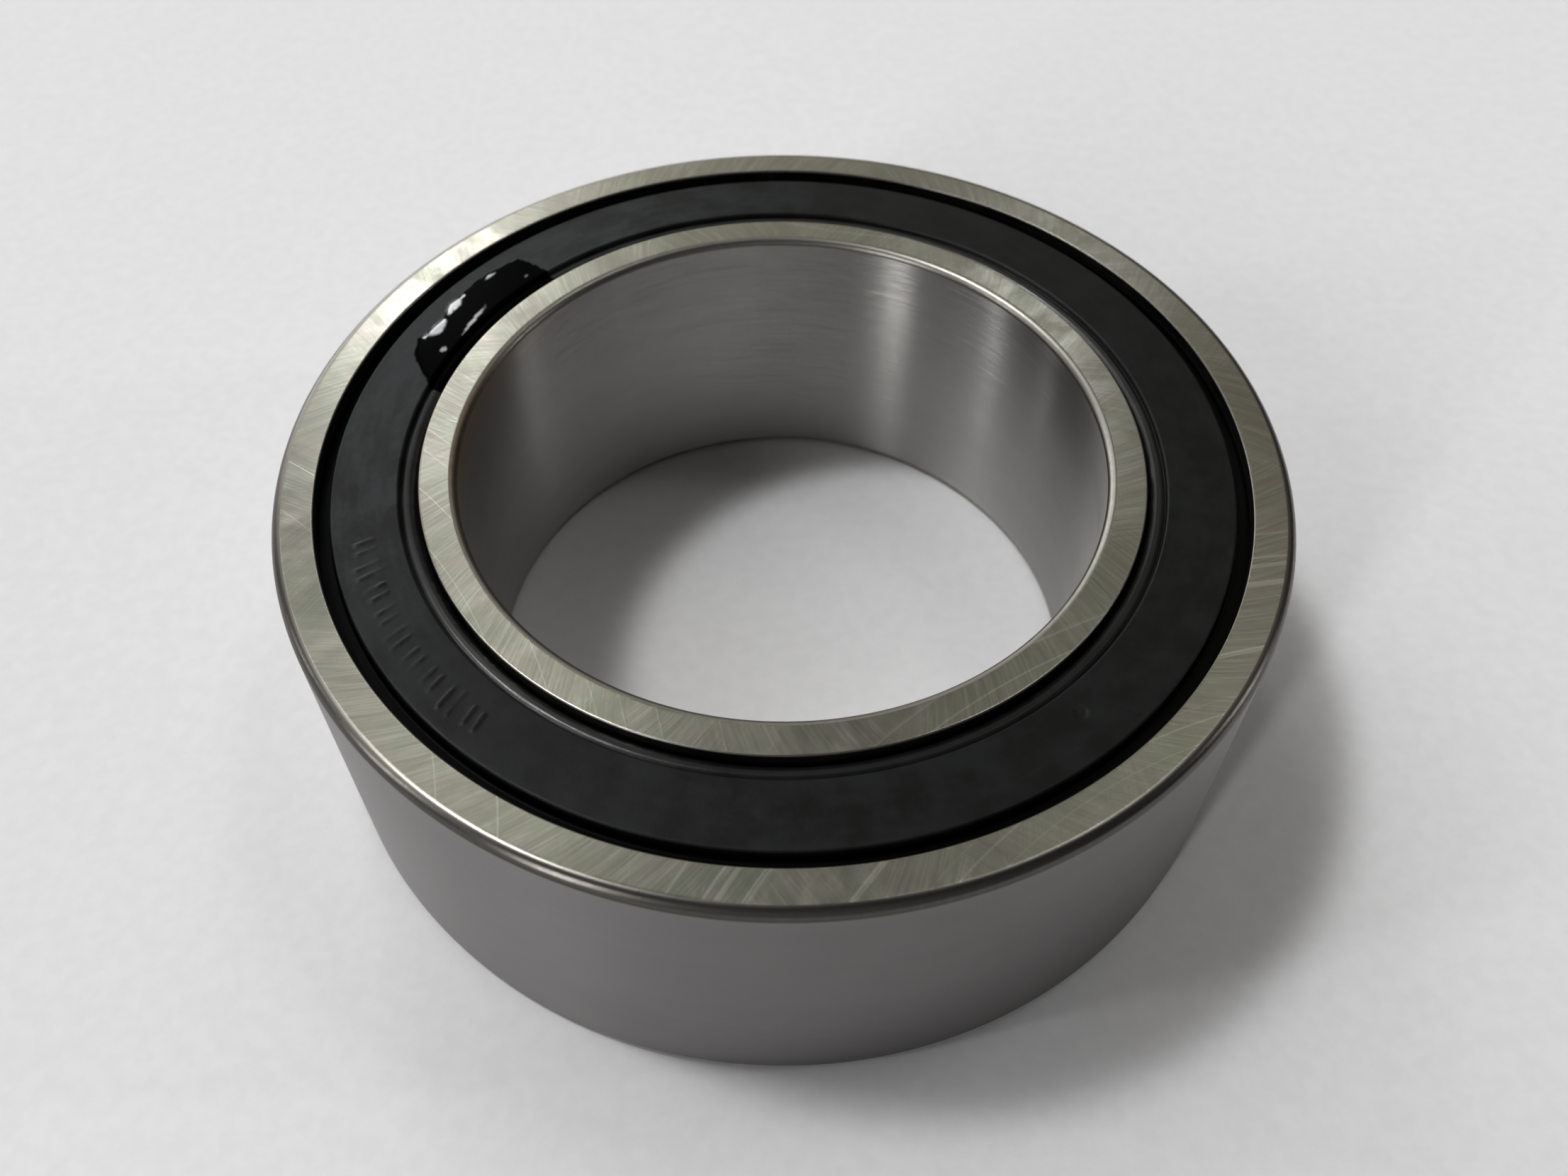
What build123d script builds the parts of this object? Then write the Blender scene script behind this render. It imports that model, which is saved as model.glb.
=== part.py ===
from build123d import *
from math import cos, radians, sin, sqrt
import os

# Sealed double-row angular contact ball bearing, back-to-back contact angles.
# Origin at the centre of the bearing, +Z along its axis. Millimetres.
# Profiles are (radius, height) points of the upper half, with heights measured
# from the middle plane. The lower half is their mirror image.

# --- boundary dimensions -------------------------------------------------
outside_diameter = 62.0
bore_diameter = 40.0
width = 20.6
outer_corner = 0.7           # rounding of the outer ring's outside corners
bore_corner = 0.5            # rounding of the inner ring's bore corners
edge_break = 0.12            # small chamfer on the faces' inner edges

outside_radius = outside_diameter / 2
bore_radius = bore_diameter / 2
half_width = width / 2

# --- ball set ------------------------------------------------------------
balls_per_row = 20
ball_diameter = 5.953        # 15/64 inch
pitch_diameter = 51.0
row_offset = 3.6             # each row's plane from the middle plane
contact_angle = 25.0
running_clearance = 0.05     # along the contact line, each side

ball_radius = ball_diameter / 2
pitch_radius = pitch_diameter / 2
ball_spacing = 360 / balls_per_row

# --- raceways ------------------------------------------------------------
outer_groove_radius = 0.53 * ball_diameter
inner_groove_radius = 0.52 * ball_diameter
outer_rib_radius = 27.3      # high rib between the two outer raceways
outer_land_radius = 28.2     # low outer shoulders, beside the seals
inner_rib_radius = 22.75     # low rib between the two inner raceways
inner_shoulder_radius = 23.7 # high shoulders that carry the thrust
inner_shoulder_end = 7.95    # height where the inner shoulder stops
inner_shoulder_chamfer = 0.2

# Centres of the raceway arcs of the upper row. The outer race carries the
# ball low and outside, the inner race high and inside.
contact_cos = cos(radians(contact_angle))
contact_sin = sin(radians(contact_angle))
outer_shift = ball_radius + running_clearance - outer_groove_radius
inner_shift = ball_radius + running_clearance - inner_groove_radius
outer_arc_radius = pitch_radius + contact_cos * outer_shift
outer_arc_height = row_offset - contact_sin * outer_shift
inner_arc_radius = pitch_radius - contact_cos * inner_shift
inner_arc_height = row_offset + contact_sin * inner_shift

# Heights where the raceway arcs meet the ribs, lands and shoulders.
outer_rib_end = outer_arc_height - sqrt(
    outer_groove_radius**2 - (outer_rib_radius - outer_arc_radius) ** 2)
outer_land_start = outer_arc_height + sqrt(
    outer_groove_radius**2 - (outer_land_radius - outer_arc_radius) ** 2)
inner_rib_end = inner_arc_height - sqrt(
    inner_groove_radius**2 - (inner_arc_radius - inner_rib_radius) ** 2)
inner_shoulder_start = inner_arc_height + sqrt(
    inner_groove_radius**2 - (inner_arc_radius - inner_shoulder_radius) ** 2)

# --- seal seats in the rings ---------------------------------------------
seal_shoulder_height = 8.1   # face the seal's rim stands on
seal_groove_radius = 29.2
seal_groove_top = 8.95
seal_mouth_height = 9.35
seal_mouth_radius = 28.45
seal_land_radius = 22.3      # ground land on the inner ring, under the lip

# --- cages ---------------------------------------------------------------
cage_inner = 24.2
cage_outer = 26.9
cage_back = 7.75             # closed side, towards the seal
cage_tip = 2.3               # open side, the tips of the prongs
cage_edge = 0.3              # chamfer on the closed side
pocket_radius = 3.1
notch_depth = 1.9
notch_root_width = 0.24
notch_cut_width = 1.1        # at the start of the cut, beyond the tips
notch_overrun = 0.2          # how far beyond the tips the cut starts

# --- seal inserts: a flat dish, a 45 degree step and a lower flat rim ------
insert_thickness = 0.3
insert_inner = 24.3
insert_outer = 28.5
insert_dish_height = 9.2     # underside of the insert's raised middle
insert_rim_height = 8.5      # underside of the insert's rim
step_shift = 0.125           # outward shift of the step's top side

dish_top = insert_dish_height + insert_thickness
rim_top = insert_rim_height + insert_thickness
step_inner = 26.72           # where the step's underside leaves the dish
step_outer = step_inner + insert_dish_height - insert_rim_height
step_top_inner = step_inner + step_shift
step_top_outer = step_outer + step_shift

# Sides of the insert's section, both from the inner edge outwards.
insert_underside = [
    (insert_inner, insert_dish_height),
    (step_inner, insert_dish_height),
    (step_outer, insert_rim_height),
    (insert_outer, insert_rim_height),
]
insert_top = [
    (insert_inner, dish_top),
    (step_top_inner, dish_top),
    (step_top_outer, rim_top),
    (insert_outer, rim_top),
]

# --- rubber mouldings ----------------------------------------------------
seal_face_height = 10.08     # moulded face, a little below the ring faces
seal_face_outer = 27.55
seal_face_inner = 23.5
seal_edge_round = 0.15
seal_edge_start = seal_face_height - seal_edge_round
seal_rim_radius = 29.15
seal_rim_inner = 28.3
seal_rim_chamfer = 0.1
seal_gap_floor = 9.15        # floor of the ring-shaped gap outside the face

# Rim in the outer ring's groove, the floor of the gap, then up to the face.
seal_rim_outline = [
    (seal_rim_inner, insert_rim_height),
    (seal_rim_inner, seal_shoulder_height),
    (seal_rim_radius - seal_rim_chamfer, seal_shoulder_height),
    (seal_rim_radius, seal_shoulder_height + seal_rim_chamfer),
    (seal_rim_radius, 8.86),
    (29.08, 8.95),
    (28.72, seal_gap_floor),
    (27.62, seal_gap_floor),
    (seal_face_outer, seal_edge_start),
]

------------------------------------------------

→ **BRIEF**: Reproduce exactly, please, only the lines from the start of the data above to the line that contains "inner_shoulder_chamfer = 0.2", with both ends kept.

→ **EXERCISE ANSWER**:
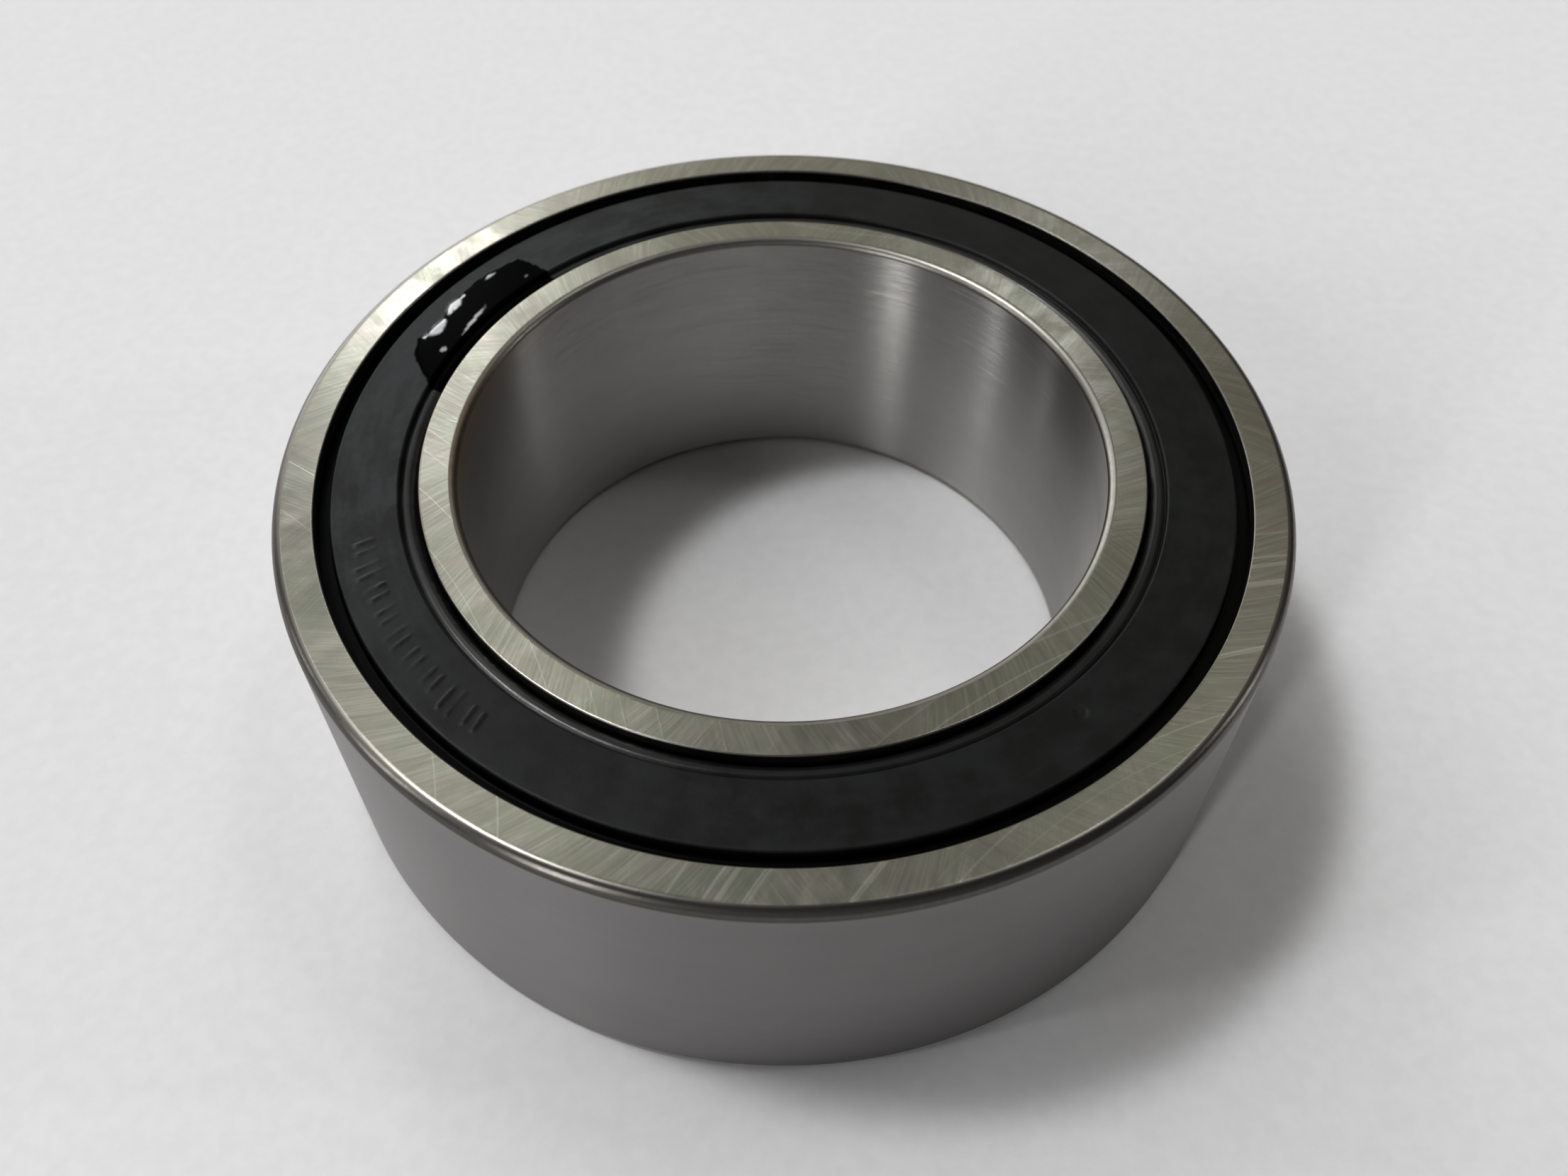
What build123d script builds the parts of this object? Then write the Blender scene script behind this render. It imports that model, which is saved as model.glb.
=== part.py ===
from build123d import *
from math import cos, radians, sin, sqrt
import os

# Sealed double-row angular contact ball bearing, back-to-back contact angles.
# Origin at the centre of the bearing, +Z along its axis. Millimetres.
# Profiles are (radius, height) points of the upper half, with heights measured
# from the middle plane. The lower half is their mirror image.

# --- boundary dimensions -------------------------------------------------
outside_diameter = 62.0
bore_diameter = 40.0
width = 20.6
outer_corner = 0.7           # rounding of the outer ring's outside corners
bore_corner = 0.5            # rounding of the inner ring's bore corners
edge_break = 0.12            # small chamfer on the faces' inner edges

outside_radius = outside_diameter / 2
bore_radius = bore_diameter / 2
half_width = width / 2

# --- ball set ------------------------------------------------------------
balls_per_row = 20
ball_diameter = 5.953        # 15/64 inch
pitch_diameter = 51.0
row_offset = 3.6             # each row's plane from the middle plane
contact_angle = 25.0
running_clearance = 0.05     # along the contact line, each side

ball_radius = ball_diameter / 2
pitch_radius = pitch_diameter / 2
ball_spacing = 360 / balls_per_row

# --- raceways ------------------------------------------------------------
outer_groove_radius = 0.53 * ball_diameter
inner_groove_radius = 0.52 * ball_diameter
outer_rib_radius = 27.3      # high rib between the two outer raceways
outer_land_radius = 28.2     # low outer shoulders, beside the seals
inner_rib_radius = 22.75     # low rib between the two inner raceways
inner_shoulder_radius = 23.7 # high shoulders that carry the thrust
inner_shoulder_end = 7.95    # height where the inner shoulder stops
inner_shoulder_chamfer = 0.2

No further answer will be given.